Что не переставало удивлять, так это ее непоколебимая гордость. «Я сноб», — однажды сказала она, подразумевая, что никогда не согласится оказаться в толпе, а будет всегда с краю, чтобы иметь возможность самостоятельно оглядеть целое. Баленсиага специально для нее сделал широкополую серую шляпу и широкое серое пальто, подарив их вместе с гардеробом платьев в благодарность за ее фотографии и еще за то, что по-испански она говорила как испанка, позволяя себе не соглашаться с ним, когда считала это необходимым. Воспитанная в нацистской Германии с ее псевдопопулизмом, она испытывала обоснованные опасения перед сентиментальным проявлением любви к человечеству. За отказ вступить в студенческую нацистскую организацию ее послали на трудовые работы. Она собирала детали для самолетов в берлинском аэропорту Темплгоф, в то время как его ежедневно бомбили, работая там вместе с украинками, о которых некому было скорбеть, когда они гибли во время бомбежки.

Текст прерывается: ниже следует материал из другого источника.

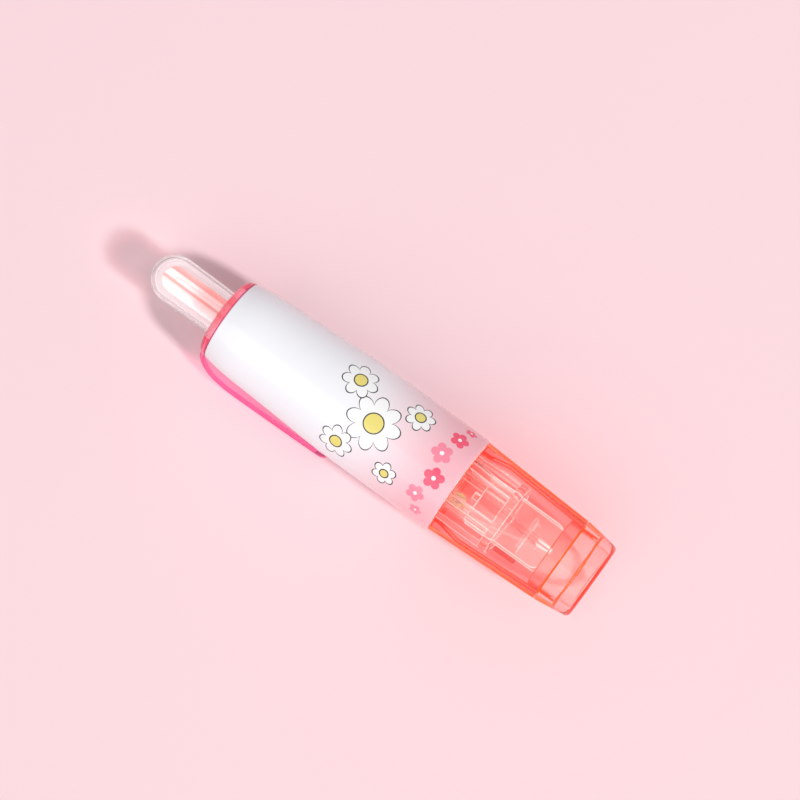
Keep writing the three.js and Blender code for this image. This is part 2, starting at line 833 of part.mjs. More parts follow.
const springRearX = springLugX + runningGap + springWire / 2;
const springFrontX = guideSeatX + fitGap - runningGap - springWire / 2;

function returnSpring() {
  const line = new SpringLine(springRearX, springFrontX);
  const wire = new THREE.Shape();
  for (let i = 0; i < 5; i += 1) {
    const angle = Math.PI * 2 * i / 5;
    const x = springWire / 2 * Math.cos(angle);
    const y = springWire / 2 * Math.sin(angle);
    if (i === 0) wire.moveTo(x, y);
    else wire.lineTo(x, y);
  }
  const options = { steps: springTurns * 8, extrudePath: line, bevelEnabled: false };
  return new THREE.ExtrudeGeometry(wire, options);
}

function leastSpringGap() {
  const line = new SpringLine(springRearX, springFrontX);
  const points = line.getPoints(springTurns * 24);
  let least = Infinity;
  points.forEach((point, i) => {
    for (let k = i + 16; k < points.length; k += 1) {
      least = Math.min(least, point.distanceTo(points[k]) - springWire);
    }
  });
  return least;
}

// Latch arm: turns on its pin, and its follower runs in the track on the cassette's cover

const latchBottom = halfCassette + trackHeight + runningGap;

function latchArm() {
  const half = latchWidth / 2;
  const shape = new THREE.Shape();
  shape.absarc(0, 0, half, -Math.PI / 2, Math.PI / 2, false);
  shape.absarc(-latchLength, 0, half, Math.PI / 2, Math.PI * 1.5, false);
  shape.holes.push(new THREE.Path().absarc(0, 0, latchPinRadius + fitGap, 0, Math.PI * 2, true));
  const bar = plate(shape, latchBottom, latchBottom + latchWall);
  const follower = uprightPin(
    latchFollowerRadius, -latchLength, 0, halfCassette + runningGap, latchBottom + latchWall / 2, 12,
  );
  return joined(bar, follower);
}

// Assembly

const shell = new THREE.Group();
shell.add(
  node('barrel_tube', barrelTube(), plasticWhite, 0.4),
  node('label_sleeve', labelSleeve(), 0xfbf0f3, 0.2),
  node('rear_cap', rearCap(), magenta, 0.15),
  node('front_guide', frontGuide(), clear, 0.08),
  node('spring_rod', lengthwisePin(
    springRodRadius, springLugX - springLugWall - springRodOverhang,
    guideSeatX + guideDiscWall, -springDrop, 12,
  ), steel, 0.3, 1),
  node('return_spring', returnSpring(), steel, 0.3, 1),
  node('latch_pin', uprightPin(
    latchPinRadius, latchPivotX, 0, latchBottom - fitGap,
    latchBottom + latchWall + runningGap + latchTabWall + latchPinProud, 12,
  ), steel, 0.3, 1),
);

const clip = new THREE.Group();
clip.add(node('pocket_clip', pocketClip(), magenta, 0.15));

const nose = new THREE.Group();
nose.add(
  node('nose_shell', noseShell(), coral, 0.08),
  node('nose_tip', noseTip(), coral, 0.08),
);

const cassette = new THREE.Group();
cassette.add(
  node('push_button', pushButton(), clear, 0.06),
  node('plunger_rod', plungerRod(), coral, 0.2),
  node('cassette_base', cassetteBase(), clear, 0.1),
  node('cassette_cover', cassetteCover(), clear, 0.1),
  node('applicator_head', applicatorHead(), clear, 0.06),
  node('tape_run', tapeRun(), plasticWhite, 0.7),
  node('roller_pin', uprightPin(
    rollerPinRadius, rollerX, rollerY, -innerPlate + fitGap, innerPlate - fitGap, 12,
  ), steel, 0.3, 1),
);

const supply = new THREE.Group();
supply.position.x = supplyX;
supply.add(
  node('supply_reel', supplyReel(), plasticWhite, 0.45),
  node('supply_tape', collar(supplyTapeRadius, supplyHubRadius + fitGap, tapeBottom, tapeTop), 0xffffff, 0.8),
);

const takeUp = new THREE.Group();
takeUp.position.x = takeUpX;
takeUp.add(
  node('take_up_gear', takeUpGear(), plasticWhite, 0.45),
  node('clutch_spring', collar(
    takeUpHubRadius, takeUpBore, gearTop + fitGap, gearTop + fitGap + clutchWall, 12,
  ), steel, 0.35, 1),
  node('take_up_reel', collar(takeUpHubRadius, takeUpBore, reelBottom, tapeTop, 12), coral, 0.4),
  node('used_tape', collar(
    usedTapeRadius, takeUpHubRadius + fitGap, reelBottom, tapeTop,
  ), 0xe9dfcf, 0.8),
);

const roller = new THREE.Group();
roller.position.set(rollerX, rollerY, 0);
roller.add(node('guide_roller', collar(
  rollerRadius, rollerPinRadius + fitGap, -innerPlate + runningGap, innerPlate - runningGap, 12,
), olive, 0.35));

const latch = new THREE.Group();
latch.position.x = latchPivotX;
latch.add(node('latch_arm', latchArm(), plasticWhite, 0.4));

cassette.add(supply, takeUp, roller);
const pen = new THREE.Group();
pen.add(shell, clip, nose, cassette, latch);

// The origin lies under the middle of the pen, on the surface that it rests on.
const extent = new THREE.Box3().setFromObject(pen, true);
const middle = extent.getCenter(new THREE.Vector3());
pen.position.set(-middle.x, -middle.y, -extent.min.z);
console.log(`pen axis at y ${pen.position.y.toFixed(4)}, z ${pen.position.z.toFixed(4)}`);
console.log(`clip turned down by ${THREE.MathUtils.radToDeg(clipLean).toFixed(3)} degrees`);
console.log(`spring's least gap to itself ${leastSpringGap().toFixed(2)} mm`);

const model = new THREE.Group();
model.add(pen);
export default model;
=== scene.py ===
import math

import bmesh
import bpy
from mathutils import Matrix, Vector


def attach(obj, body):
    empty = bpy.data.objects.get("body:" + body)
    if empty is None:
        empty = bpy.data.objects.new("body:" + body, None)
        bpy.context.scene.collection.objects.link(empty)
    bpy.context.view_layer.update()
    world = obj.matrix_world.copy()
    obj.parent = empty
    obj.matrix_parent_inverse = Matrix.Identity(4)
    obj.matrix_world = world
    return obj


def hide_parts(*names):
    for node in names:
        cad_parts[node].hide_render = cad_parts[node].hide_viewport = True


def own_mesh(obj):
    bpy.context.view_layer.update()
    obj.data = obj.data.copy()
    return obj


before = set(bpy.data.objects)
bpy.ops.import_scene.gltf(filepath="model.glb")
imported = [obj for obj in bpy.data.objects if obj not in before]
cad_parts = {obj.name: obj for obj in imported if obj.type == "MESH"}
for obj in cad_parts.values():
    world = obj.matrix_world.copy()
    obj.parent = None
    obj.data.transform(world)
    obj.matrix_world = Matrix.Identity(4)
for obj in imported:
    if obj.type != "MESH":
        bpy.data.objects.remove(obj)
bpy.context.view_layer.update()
print("frame loaded")

# Every shape is drawn in millimetres round the pen's axis, then set down in the frame
pen = {
    "axisY": 0.42308,
    "axisZ": 12.39306,
    "tail": -62.5,
    "cap": -42.8,
    "body": -40.7,
    "nose": 24.7,
    "ring": 53.7,
    "mouth": 62.5,
    "fit": 0.1,
}
onAxis = Matrix.Translation((0, pen["axisY"] * 0.001, pen["axisZ"] * 0.001)) @ Matrix.Scale(0.001, 4)


# Materials


def linear(hexColour):
    channels = [int(hexColour[i:i + 2], 16) / 255 for i in (1, 3, 5)]
    return tuple(c / 12.92 if c <= 0.04045 else ((c + 0.055) / 1.055) ** 2.4 for c in channels) + (1,)


def addNode(tree, kind, settings=None, links=None):
    node = tree.nodes.new(kind)
    for key, value in (settings or {}).items():
        if isinstance(key, int) or key in node.inputs:
            node.inputs[key].default_value = value
        else:
            setattr(node, key, value)
    for key, source in (links or {}).items():
        socket = source.outputs[0] if isinstance(source, bpy.types.Node) else source
        tree.links.new(socket, node.inputs[key])
    return node


# A material, its node tree and the point on its piece that patterns read
def newMaterial(name):
    material = bpy.data.materials.new(name)
    material.use_nodes = True
    tree = material.node_tree
    tree.nodes.clear()
    place = addNode(tree, "ShaderNodeTexCoord")
    return material, tree, place.outputs["Object"]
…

Через год после нашей встречи мы переезжали на небольшом пароме через Рейн. К ней с поклоном подошел хорошо одетый мужчина в мягкой широкополой шляпе и твидовом пальто. Стоя у поручней, я рассматривал берег и, повернувшись, увидел, что он разговаривает с ней, слегка подавшись вперед, с напряженной и льстивой улыбкой. Когда мы съезжали с парома, Инга в машине сказала, что он просил найти издателя для его книги.
— Это один из тех, кто отправил меня в Темплгоф.
— Значит, послал на верную смерть.
— Да, пожалуй, что так. — Она побледнела.
Мы поднялись на гору и остановились у замка над Рейном. Грандиозно. То же самое и с той же аргументацией творил ку-клукс-клан. Но здесь когда-то стоял Гейне. Может быть, прошлое действительно жестоко, и авангард прав. Но даже если так, я должен выявить преемственность. Надо показать ее, чтобы люди поняли и все не повторилось вновь. Авангард, на мой взгляд, взывал исключительно к своим приверженцам, и здесь что-то было не так. С другой стороны, никакой ортодоксальный реализм не мог объяснить этого убиения-в-лоне-цивилизации.